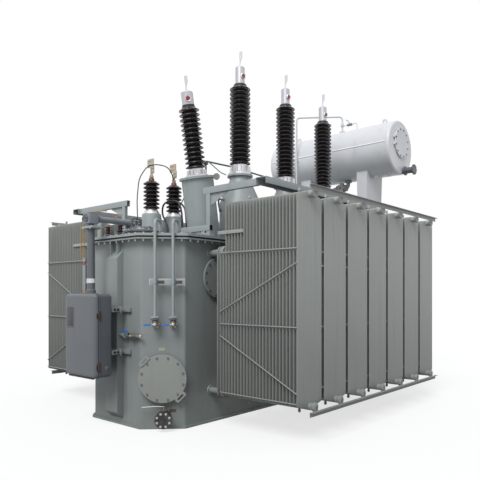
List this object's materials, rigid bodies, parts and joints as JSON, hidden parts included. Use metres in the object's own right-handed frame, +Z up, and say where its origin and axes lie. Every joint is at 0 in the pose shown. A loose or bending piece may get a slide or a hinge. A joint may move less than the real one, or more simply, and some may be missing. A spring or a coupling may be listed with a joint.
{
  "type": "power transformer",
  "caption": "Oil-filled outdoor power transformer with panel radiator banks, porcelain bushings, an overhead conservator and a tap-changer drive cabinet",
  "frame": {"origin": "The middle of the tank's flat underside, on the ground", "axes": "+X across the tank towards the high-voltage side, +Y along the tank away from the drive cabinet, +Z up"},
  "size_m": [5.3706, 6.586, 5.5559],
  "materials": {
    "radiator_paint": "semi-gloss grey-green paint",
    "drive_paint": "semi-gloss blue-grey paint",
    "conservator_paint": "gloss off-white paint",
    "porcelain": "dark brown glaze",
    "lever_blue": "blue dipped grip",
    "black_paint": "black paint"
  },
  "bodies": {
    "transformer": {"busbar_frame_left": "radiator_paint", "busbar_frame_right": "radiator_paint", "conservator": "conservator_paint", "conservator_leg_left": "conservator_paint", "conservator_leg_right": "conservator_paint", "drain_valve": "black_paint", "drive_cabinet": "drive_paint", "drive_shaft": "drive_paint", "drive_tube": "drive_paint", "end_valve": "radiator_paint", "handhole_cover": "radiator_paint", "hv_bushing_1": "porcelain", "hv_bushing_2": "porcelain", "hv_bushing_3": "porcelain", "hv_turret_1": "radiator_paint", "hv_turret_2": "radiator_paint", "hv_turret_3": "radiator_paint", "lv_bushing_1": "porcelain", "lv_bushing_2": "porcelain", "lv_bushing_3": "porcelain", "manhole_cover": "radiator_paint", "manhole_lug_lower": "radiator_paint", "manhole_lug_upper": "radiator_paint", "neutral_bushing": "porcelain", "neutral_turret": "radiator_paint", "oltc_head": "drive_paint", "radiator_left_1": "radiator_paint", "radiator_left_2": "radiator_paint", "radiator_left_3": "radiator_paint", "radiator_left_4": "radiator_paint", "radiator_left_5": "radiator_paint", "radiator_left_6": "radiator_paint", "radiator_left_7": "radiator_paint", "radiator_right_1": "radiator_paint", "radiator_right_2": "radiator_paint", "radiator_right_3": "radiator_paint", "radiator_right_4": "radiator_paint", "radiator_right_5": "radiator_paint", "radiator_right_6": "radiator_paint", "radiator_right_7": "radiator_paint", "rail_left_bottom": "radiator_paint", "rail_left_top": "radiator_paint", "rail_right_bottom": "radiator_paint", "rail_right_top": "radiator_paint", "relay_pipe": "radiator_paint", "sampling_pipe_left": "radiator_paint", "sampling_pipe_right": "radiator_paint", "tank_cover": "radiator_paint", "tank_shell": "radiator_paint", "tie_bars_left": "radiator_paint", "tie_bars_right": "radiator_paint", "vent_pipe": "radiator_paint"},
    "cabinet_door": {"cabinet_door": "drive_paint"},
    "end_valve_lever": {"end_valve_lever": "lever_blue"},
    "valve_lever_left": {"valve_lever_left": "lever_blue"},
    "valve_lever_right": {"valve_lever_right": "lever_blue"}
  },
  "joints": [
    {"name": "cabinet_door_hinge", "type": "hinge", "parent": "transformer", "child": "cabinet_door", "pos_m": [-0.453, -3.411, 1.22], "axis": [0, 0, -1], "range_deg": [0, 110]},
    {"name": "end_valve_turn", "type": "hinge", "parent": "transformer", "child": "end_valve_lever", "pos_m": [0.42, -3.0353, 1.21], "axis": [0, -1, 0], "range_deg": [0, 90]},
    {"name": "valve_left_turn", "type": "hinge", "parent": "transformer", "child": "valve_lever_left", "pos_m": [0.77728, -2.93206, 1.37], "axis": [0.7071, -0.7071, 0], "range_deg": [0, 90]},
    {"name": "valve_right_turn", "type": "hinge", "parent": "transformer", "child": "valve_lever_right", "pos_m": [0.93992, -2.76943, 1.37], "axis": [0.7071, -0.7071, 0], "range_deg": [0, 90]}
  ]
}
:::
Please reproduce the entire listing, exactly as shown.

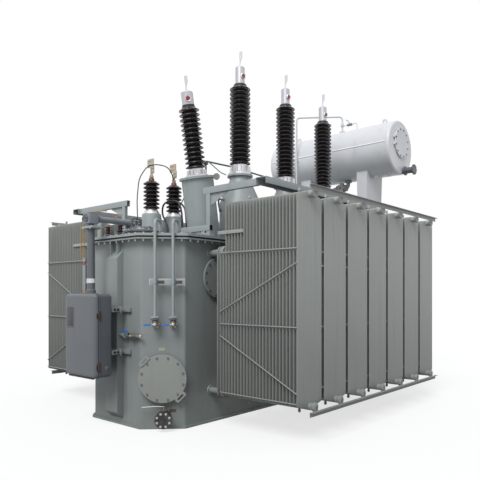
List this object's materials, rigid bodies, parts and joints as JSON, hidden parts included. Use metres in the object's own right-handed frame, +Z up, and say where its origin and axes lie. Every joint is at 0 in the pose shown. A loose or bending piece may get a slide or a hinge. A joint may move less than the real one, or more simply, and some may be missing. A spring or a coupling may be listed with a joint.
{
  "type": "power transformer",
  "caption": "Oil-filled outdoor power transformer with panel radiator banks, porcelain bushings, an overhead conservator and a tap-changer drive cabinet",
  "frame": {"origin": "The middle of the tank's flat underside, on the ground", "axes": "+X across the tank towards the high-voltage side, +Y along the tank away from the drive cabinet, +Z up"},
  "size_m": [5.3706, 6.586, 5.5559],
  "materials": {
    "radiator_paint": "semi-gloss grey-green paint",
    "drive_paint": "semi-gloss blue-grey paint",
    "conservator_paint": "gloss off-white paint",
    "porcelain": "dark brown glaze",
    "lever_blue": "blue dipped grip",
    "black_paint": "black paint"
  },
  "bodies": {
    "transformer": {"busbar_frame_left": "radiator_paint", "busbar_frame_right": "radiator_paint", "conservator": "conservator_paint", "conservator_leg_left": "conservator_paint", "conservator_leg_right": "conservator_paint", "drain_valve": "black_paint", "drive_cabinet": "drive_paint", "drive_shaft": "drive_paint", "drive_tube": "drive_paint", "end_valve": "radiator_paint", "handhole_cover": "radiator_paint", "hv_bushing_1": "porcelain", "hv_bushing_2": "porcelain", "hv_bushing_3": "porcelain", "hv_turret_1": "radiator_paint", "hv_turret_2": "radiator_paint", "hv_turret_3": "radiator_paint", "lv_bushing_1": "porcelain", "lv_bushing_2": "porcelain", "lv_bushing_3": "porcelain", "manhole_cover": "radiator_paint", "manhole_lug_lower": "radiator_paint", "manhole_lug_upper": "radiator_paint", "neutral_bushing": "porcelain", "neutral_turret": "radiator_paint", "oltc_head": "drive_paint", "radiator_left_1": "radiator_paint", "radiator_left_2": "radiator_paint", "radiator_left_3": "radiator_paint", "radiator_left_4": "radiator_paint", "radiator_left_5": "radiator_paint", "radiator_left_6": "radiator_paint", "radiator_left_7": "radiator_paint", "radiator_right_1": "radiator_paint", "radiator_right_2": "radiator_paint", "radiator_right_3": "radiator_paint", "radiator_right_4": "radiator_paint", "radiator_right_5": "radiator_paint", "radiator_right_6": "radiator_paint", "radiator_right_7": "radiator_paint", "rail_left_bottom": "radiator_paint", "rail_left_top": "radiator_paint", "rail_right_bottom": "radiator_paint", "rail_right_top": "radiator_paint", "relay_pipe": "radiator_paint", "sampling_pipe_left": "radiator_paint", "sampling_pipe_right": "radiator_paint", "tank_cover": "radiator_paint", "tank_shell": "radiator_paint", "tie_bars_left": "radiator_paint", "tie_bars_right": "radiator_paint", "vent_pipe": "radiator_paint"},
    "cabinet_door": {"cabinet_door": "drive_paint"},
    "end_valve_lever": {"end_valve_lever": "lever_blue"},
    "valve_lever_left": {"valve_lever_left": "lever_blue"},
    "valve_lever_right": {"valve_lever_right": "lever_blue"}
  },
  "joints": [
    {"name": "cabinet_door_hinge", "type": "hinge", "parent": "transformer", "child": "cabinet_door", "pos_m": [-0.453, -3.411, 1.22], "axis": [0, 0, -1], "range_deg": [0, 110]},
    {"name": "end_valve_turn", "type": "hinge", "parent": "transformer", "child": "end_valve_lever", "pos_m": [0.42, -3.0353, 1.21], "axis": [0, -1, 0], "range_deg": [0, 90]},
    {"name": "valve_left_turn", "type": "hinge", "parent": "transformer", "child": "valve_lever_left", "pos_m": [0.77728, -2.93206, 1.37], "axis": [0.7071, -0.7071, 0], "range_deg": [0, 90]},
    {"name": "valve_right_turn", "type": "hinge", "parent": "transformer", "child": "valve_lever_right", "pos_m": [0.93992, -2.76943, 1.37], "axis": [0.7071, -0.7071, 0], "range_deg": [0, 90]}
  ]
}